= What is needed =
Check each line of the records below and collect those that include the word "joints".

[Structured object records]

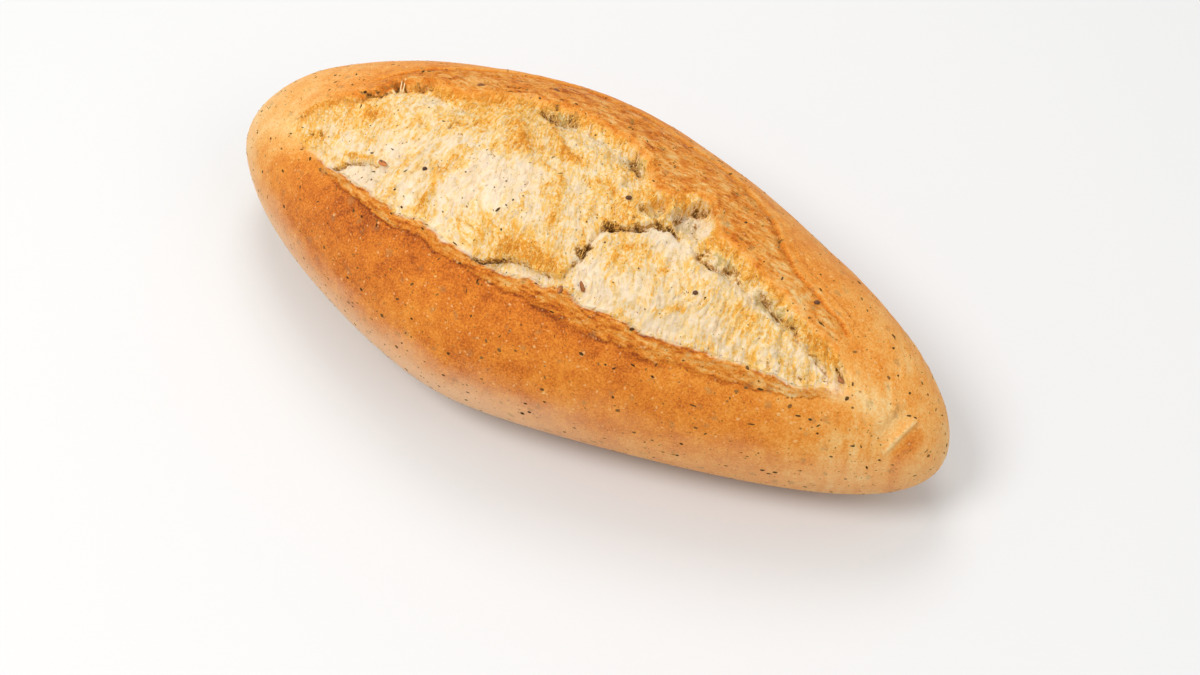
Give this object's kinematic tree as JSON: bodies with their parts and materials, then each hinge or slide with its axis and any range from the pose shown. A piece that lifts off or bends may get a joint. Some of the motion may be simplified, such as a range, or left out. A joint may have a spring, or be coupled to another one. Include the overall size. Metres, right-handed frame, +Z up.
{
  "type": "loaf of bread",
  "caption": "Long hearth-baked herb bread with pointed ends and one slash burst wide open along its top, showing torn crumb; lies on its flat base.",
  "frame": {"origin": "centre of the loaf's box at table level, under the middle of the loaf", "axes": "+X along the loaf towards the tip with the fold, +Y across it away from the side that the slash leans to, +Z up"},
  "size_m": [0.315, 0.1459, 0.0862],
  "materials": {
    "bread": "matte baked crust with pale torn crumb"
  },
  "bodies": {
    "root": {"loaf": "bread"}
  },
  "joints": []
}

---

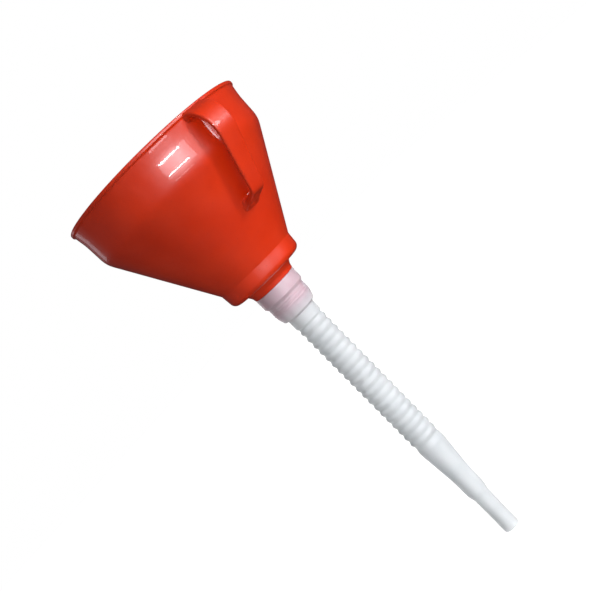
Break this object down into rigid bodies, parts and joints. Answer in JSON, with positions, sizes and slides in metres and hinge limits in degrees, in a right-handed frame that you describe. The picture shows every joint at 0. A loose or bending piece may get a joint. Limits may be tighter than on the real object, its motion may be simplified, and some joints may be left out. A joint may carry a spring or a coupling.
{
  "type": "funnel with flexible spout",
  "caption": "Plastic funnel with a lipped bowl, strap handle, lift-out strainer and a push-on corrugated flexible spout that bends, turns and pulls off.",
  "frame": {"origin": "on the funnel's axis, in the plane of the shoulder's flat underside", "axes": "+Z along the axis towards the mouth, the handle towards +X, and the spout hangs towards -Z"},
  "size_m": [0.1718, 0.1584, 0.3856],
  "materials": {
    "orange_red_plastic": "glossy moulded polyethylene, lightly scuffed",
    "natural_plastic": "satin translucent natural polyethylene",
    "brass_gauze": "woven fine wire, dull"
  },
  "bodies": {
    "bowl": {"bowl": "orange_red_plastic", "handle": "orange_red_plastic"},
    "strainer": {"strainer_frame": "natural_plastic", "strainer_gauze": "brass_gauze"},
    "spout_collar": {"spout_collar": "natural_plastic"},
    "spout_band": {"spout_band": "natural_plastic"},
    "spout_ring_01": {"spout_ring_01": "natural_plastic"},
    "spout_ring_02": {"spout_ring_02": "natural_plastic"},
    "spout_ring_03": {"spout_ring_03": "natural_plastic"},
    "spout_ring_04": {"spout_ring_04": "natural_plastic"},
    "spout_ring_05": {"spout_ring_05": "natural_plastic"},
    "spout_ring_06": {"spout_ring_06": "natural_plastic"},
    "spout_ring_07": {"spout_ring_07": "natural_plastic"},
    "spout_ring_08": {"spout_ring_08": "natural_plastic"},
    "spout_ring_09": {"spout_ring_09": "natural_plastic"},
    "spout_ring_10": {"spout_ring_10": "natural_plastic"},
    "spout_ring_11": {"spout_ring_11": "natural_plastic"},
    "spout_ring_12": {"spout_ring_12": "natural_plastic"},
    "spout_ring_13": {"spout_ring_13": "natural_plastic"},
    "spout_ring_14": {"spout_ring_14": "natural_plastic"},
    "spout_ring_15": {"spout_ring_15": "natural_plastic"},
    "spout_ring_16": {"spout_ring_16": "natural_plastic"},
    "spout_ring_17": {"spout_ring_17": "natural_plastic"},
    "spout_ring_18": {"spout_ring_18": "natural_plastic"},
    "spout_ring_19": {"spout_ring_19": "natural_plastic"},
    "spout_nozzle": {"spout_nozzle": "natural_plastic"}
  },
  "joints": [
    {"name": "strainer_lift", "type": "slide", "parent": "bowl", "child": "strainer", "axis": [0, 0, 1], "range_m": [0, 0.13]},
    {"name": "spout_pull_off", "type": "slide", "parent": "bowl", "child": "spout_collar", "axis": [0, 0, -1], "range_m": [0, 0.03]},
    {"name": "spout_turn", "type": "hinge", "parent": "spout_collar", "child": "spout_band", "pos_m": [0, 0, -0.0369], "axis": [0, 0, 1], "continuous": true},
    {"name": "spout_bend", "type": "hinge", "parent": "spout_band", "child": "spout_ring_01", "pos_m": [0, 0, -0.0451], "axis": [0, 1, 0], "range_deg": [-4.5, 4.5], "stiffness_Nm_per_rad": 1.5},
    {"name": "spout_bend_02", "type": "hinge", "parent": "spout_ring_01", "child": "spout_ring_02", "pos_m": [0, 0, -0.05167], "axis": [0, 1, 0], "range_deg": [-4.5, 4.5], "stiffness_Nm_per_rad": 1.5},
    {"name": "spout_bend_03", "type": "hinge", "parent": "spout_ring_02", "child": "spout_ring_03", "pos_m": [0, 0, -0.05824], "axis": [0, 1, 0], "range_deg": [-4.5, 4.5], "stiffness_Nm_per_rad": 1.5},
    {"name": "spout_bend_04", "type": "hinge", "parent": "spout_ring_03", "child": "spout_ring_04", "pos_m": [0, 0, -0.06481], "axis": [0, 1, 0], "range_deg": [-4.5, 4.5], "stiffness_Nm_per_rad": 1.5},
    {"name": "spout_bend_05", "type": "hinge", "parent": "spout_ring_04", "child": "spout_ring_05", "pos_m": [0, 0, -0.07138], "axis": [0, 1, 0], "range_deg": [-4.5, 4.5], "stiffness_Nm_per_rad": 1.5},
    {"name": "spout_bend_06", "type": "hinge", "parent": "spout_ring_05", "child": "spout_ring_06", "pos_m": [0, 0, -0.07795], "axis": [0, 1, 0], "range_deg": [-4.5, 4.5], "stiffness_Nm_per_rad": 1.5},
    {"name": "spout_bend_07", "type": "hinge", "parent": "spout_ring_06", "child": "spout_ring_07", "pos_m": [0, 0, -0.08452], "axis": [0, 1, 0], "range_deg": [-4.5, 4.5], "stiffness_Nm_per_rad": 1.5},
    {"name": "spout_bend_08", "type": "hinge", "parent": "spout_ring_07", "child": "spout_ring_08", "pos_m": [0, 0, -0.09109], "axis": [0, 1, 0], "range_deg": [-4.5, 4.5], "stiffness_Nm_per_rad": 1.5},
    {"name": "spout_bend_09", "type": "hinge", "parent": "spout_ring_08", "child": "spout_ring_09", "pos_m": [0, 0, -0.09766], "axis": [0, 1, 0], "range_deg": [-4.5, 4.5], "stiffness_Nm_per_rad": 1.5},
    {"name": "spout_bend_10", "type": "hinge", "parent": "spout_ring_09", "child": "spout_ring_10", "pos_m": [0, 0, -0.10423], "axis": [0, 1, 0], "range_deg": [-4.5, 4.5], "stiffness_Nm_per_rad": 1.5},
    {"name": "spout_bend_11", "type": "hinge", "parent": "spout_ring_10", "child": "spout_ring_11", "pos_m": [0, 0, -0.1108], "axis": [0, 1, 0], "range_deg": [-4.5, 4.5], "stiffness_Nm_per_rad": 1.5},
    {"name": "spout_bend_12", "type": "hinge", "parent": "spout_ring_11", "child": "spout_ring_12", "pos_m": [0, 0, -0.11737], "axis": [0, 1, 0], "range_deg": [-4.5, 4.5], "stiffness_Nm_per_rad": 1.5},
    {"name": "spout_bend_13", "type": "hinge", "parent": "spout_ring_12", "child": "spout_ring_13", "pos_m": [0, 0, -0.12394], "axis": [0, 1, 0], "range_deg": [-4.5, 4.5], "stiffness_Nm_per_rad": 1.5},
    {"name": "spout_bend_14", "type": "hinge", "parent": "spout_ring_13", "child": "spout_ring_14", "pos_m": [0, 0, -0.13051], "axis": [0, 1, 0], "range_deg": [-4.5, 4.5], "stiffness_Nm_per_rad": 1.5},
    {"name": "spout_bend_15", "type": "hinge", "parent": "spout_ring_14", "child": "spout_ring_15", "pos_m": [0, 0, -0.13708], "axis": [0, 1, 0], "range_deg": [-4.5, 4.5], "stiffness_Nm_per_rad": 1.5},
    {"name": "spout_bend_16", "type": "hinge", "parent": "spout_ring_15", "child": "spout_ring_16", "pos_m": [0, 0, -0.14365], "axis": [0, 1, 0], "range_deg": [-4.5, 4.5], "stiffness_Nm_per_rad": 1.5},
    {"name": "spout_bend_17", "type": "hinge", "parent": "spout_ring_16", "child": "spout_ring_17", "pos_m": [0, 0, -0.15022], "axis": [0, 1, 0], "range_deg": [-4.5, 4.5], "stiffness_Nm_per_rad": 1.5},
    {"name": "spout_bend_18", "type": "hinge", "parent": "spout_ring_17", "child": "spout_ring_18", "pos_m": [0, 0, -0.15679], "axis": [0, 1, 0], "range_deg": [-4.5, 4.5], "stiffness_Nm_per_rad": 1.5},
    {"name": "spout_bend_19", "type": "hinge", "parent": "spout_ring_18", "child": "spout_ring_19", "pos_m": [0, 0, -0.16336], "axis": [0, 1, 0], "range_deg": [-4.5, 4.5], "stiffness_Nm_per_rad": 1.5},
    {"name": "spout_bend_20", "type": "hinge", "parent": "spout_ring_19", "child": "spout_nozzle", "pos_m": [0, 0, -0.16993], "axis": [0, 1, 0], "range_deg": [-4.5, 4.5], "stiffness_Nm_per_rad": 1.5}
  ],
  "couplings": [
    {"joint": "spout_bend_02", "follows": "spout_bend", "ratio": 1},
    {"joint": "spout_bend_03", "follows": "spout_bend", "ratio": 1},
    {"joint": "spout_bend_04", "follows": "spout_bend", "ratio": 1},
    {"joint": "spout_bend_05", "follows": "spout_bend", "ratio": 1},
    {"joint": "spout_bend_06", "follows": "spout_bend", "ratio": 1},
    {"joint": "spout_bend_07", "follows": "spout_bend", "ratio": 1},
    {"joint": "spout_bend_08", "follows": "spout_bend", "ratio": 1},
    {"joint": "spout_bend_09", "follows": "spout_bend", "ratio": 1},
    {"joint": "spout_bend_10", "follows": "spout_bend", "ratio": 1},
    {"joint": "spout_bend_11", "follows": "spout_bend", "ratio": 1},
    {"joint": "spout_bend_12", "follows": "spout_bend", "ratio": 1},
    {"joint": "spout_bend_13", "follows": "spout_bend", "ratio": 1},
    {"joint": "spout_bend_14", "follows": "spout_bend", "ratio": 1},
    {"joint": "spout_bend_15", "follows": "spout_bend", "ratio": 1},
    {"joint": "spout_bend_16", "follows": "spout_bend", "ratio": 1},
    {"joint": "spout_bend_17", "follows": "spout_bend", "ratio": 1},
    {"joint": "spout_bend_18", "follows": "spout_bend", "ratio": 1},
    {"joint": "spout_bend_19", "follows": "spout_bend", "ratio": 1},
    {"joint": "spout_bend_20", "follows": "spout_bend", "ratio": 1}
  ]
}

= Complete output =
  "joints": []
Break this object down into rigid bodies, parts and joints. Answer in JSON, with positions, sizes and slides in metres and hinge limits in degrees, in a right-handed frame that you describe. The picture shows every joint at 0. A loose or bending piece may get a joint. Limits may be tighter than on the real object, its motion may be simplified, and some joints may be left out. A joint may carry a spring or a coupling.
  "joints": [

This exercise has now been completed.